The pirate ship doesn’t just look really cool: it is a hotbed for learning. Children duck into its underbelly and climb the ladders, learning safe-risk and motor skills. “Witnessing the joyful pride of a child who overcomes fear to reach the crow’s nest is a deeply special, almost spiritual moment, every single time,” says Edwards. “Waiting for a chance to swing in the captain’s hammock fosters critical social and emotional skills like recognizing and managing emotions, negotiating, taking others’ perspective, delaying gratification, reading social cues, taking turns and sharing.”
Marbles leadership taps into research from an educator advisory board and content experts to create richly layered and everevolving experiences. “Every exhibit is intentionally designed to foster early childhood learning and development through play,” says Edwards, who’s set to retire at the end of this month.
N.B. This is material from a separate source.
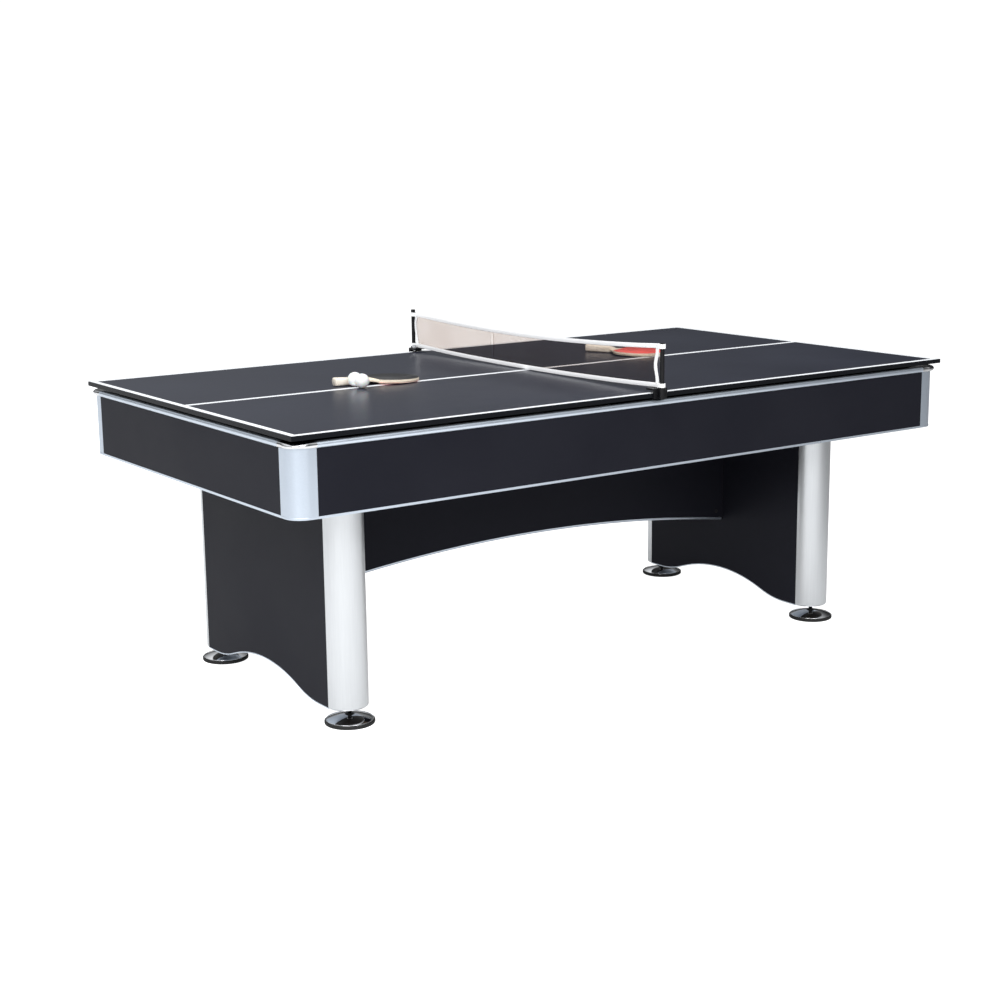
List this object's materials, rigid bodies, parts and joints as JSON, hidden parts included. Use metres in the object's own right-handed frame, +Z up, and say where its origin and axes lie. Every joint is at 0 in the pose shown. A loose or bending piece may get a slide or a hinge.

Over her tenure, Marbles has earned numerous awards and recognitions, garnering a spot as the sixth most visited attraction in all of North Carolina. The museum has grown and added new, upgraded exhibits, but there in the back corner of the first floor, the pirate ship remains, with children shouting arg! and ahoy! as they lean over the blue finial that still sits boldly on the bow.
So many minds and hands from all over the community, recognizing the power of play, came together to create a pinnacle of Marbles that has stood the test of time. “Ultimately, the pirate ship contributed to building the culture of creativity, teamwork, and community engagement that still drives us today,” says Alexander.